Last modified: May 31, 1999 5:00 AM PDT
Powerline: The future of broadband?
A Dallas-based company called Media Fusion says this dream may be less than a year away. The company's technology is still in the laboratory stage, but significant questions remain about its viability in real markets. Yet if it does work, the technology could radically reshape a communications landscape now dominated by telephone and cable companies.
Media Fusion is developing technology
it says can send data, voice, or video signals over electric power lines, at speeds vastly exceeding current cable modem or telephone systems. Where cable or telephone companies talk in terms of megabits per second, Media Fusion talks of the possibility of transmitting exobits--that's a "1" with eighteen zeros after it--per second though power lines.

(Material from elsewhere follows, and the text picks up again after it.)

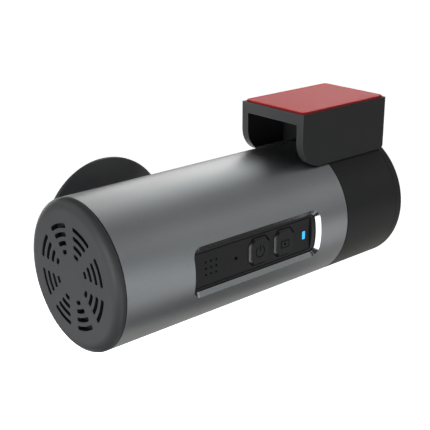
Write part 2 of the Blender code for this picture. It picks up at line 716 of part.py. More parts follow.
def build_wave_washer(camera, middle):
    """A thin spring washer whose ring rises and falls three times round the shaft."""
    inner = SHAFT_RADIUS + FIT
    outer = WASHER_RADIUS
    thickness = 0.25 * MM
    height = 0.22 * MM
    waves = 3
    sides = MID_ROUND
    bm = bmesh.new()
    rings = []
    for radius, face in ((inner, -1), (outer, -1), (outer, 1), (inner, 1)):
        ring = []
        for step in range(sides):
            angle = 2 * math.pi * step / sides
            place = middle + height * math.sin(waves * angle) + face * thickness / 2
            ring.append(bm.verts.new((place, radius * math.cos(angle), radius * math.sin(angle))))
        rings.append(ring)
    for index, ring in enumerate(rings):
        following = rings[(index + 1) % len(rings)]
        for step in range(sides):
            ahead = (step + 1) % sides
            bm.faces.new((ring[step], ring[ahead], following[ahead], following[step]))
    make_object("wave_washer", bm, "steel", camera)


# ---- control panel ------------------------------------------------------------------------
def curved_plate(name, left, right, inner, outer, half_angle, corner, finish, camera):
    """Part of a cylinder's wall on the driver's side, with round corners."""
    steps = 10
    outline = []
    for radius, turn in ((outer, 1), (inner, -1)):
        for step in range(steps + 1):
            angle = turn * half_angle * (2 * step / steps - 1)
            outline.append((-radius * math.cos(angle), radius * math.sin(angle)))
    bm = bmesh.new()
    add_prism(bm, outline, "X", left, right)
    corners = [edge for edge in bm.edges if is_radial_corner(edge, half_angle)]
    bmesh.ops.bevel(bm, geom=corners, offset=corner, segments=4, affect="EDGES", profile=0.5)
    return make_object(name, bm, finish, camera)


def is_radial_corner(edge, half_angle):
    first, second = (vert.co for vert in edge.verts)
    level = abs(first.x - second.x) < TINY
    angles = [abs(math.atan2(point.z, -point.y)) for point in (first, second)]
    return level and all(abs(angle - half_angle) < 0.001 for angle in angles)


def build_bezel(camera):
    inset = WINDOW_CHAMFER + FIT
    half_angle = (WINDOW_HALF_ARC - inset) / TUBE_RADIUS
    bezel = curved_plate("panel_bezel", WINDOW_LEFT + inset, WINDOW_RIGHT - inset, 16.2 * MM, RIM_RADIUS,
                         half_angle, WINDOW_CORNER - inset, "panel_black", camera)
    flange = curved_plate("bezel_flange_form", WINDOW_LEFT - 0.6 * MM, WINDOW_RIGHT + 0.6 * MM,
                          15.7 * MM, TUBE_BORE - FIT, half_angle + 0.09, 2.0 * MM, "panel_black", camera)
    combine(bezel, flange, "UNION")
    pocket = prism("panel_pocket", rounded_rectangle(PANEL_LEFT - FIT, PANEL_RIGHT + FIT,
                                                     -PANEL_HALF - FIT, PANEL_HALF + FIT, 0.5 * MM),
                   "Y", -TUBE_RADIUS - THROUGH, PANEL_FACE + PANEL_THICKNESS + FIT, "panel_black", camera)
    combine(bezel, pocket)
    ledge = 1.2 * MM
    opening = prism("panel_opening", rounded_rectangle(PANEL_LEFT + ledge, PANEL_RIGHT - ledge,
                                                       -PANEL_HALF, PANEL_HALF, 0.5 * MM),
                    "Y", -TUBE_RADIUS, -TUBE_RADIUS / 2, "panel_black", camera)
    combine(bezel, opening)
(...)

In the abstract, the idea isn't new. Utilities and telecommunications companies like Nortel have sought a way to transmit data efficiently through power lines for years. These efforts have consistently run into technical stumbling blocks, however.
Media Fusion has yet to take their technology live on a power grid. But the technology's apparent potential--virtually unlimited bandwidth with a vast geographic reach--has created a growing buzz among utilities and in government circles. Top congressional officials say they will even seek government funding for the project if the private sector doesn't come through.
This support is predicated on the success of the system's first live tests, which the company says will begin in just a few months.
In discussions with financial backers and potential political supporters, the company has said individual consumers could get network connections of 2.5 gigabits per second--an estimate the company calls highly conservative.
That's not quite an exobit. But even at that speed, one could have high-quality, real-time videoconferencing or easily watch a movie downloaded from the Net.
"This would be a massive empowerment of communications systems," says CEO Ed Blair, a Dallas entrepreneur who helped researcher William "Luke" Stewart start Media Fusion two years ago. "My view is that this will start whole new industries."
This vision has attracted its share of skeptics, who say the promise of nearly unlimited bandwidth is little more than fantasy.
"Every disruptive technology at its inception has been seen as absurd," says Bob Dillon, a co-founder of Enikia, a company that does powerline home networking technology. "But there are technologies that have proven to be absurd, and my layman's perception of this is that it seems absurd."
Yet one utility company has signed on to test the system with a trial audience of 1,500 people by the end of 1999. At least six other electric utilities have signed confidentiality agreements, and a European venture group has agreed to purchase a technology license for $65 million, the company says.
Financial backers will release stages of funding over the course of the next year, as Media Fusion slowly takes its system out of simulation and proves its viability on a genuine power grid. "It's like the Empire State Building," Blair says. "You can build a model, but it's only a model until you build the building itself."
The idea of communicating over power lines isn't new. Electric lines, aside from powering toasters and microwave ovens, can also transmit electromagnetic pulses used for voice signals. Yet the world's power transmission grids weren't built for traditional communications. The amount of interference created by electric power, combined with the difficulty of sending data through transformers, has stalled most powerline research.
A few companies, led by Nortel and a handful of European utilities, have nevertheless experimented with the idea. After several years of research, trials, and setbacks, the firms have succeeded in transmitting data signals over power lines at about 1 mbps--a respectable rate, but short of what a cable or a fast DSL connection can do.
"At this point we're not actively out promoting it," said Nortel senior manager Jim McClanahan, one of the leaders of the power line project.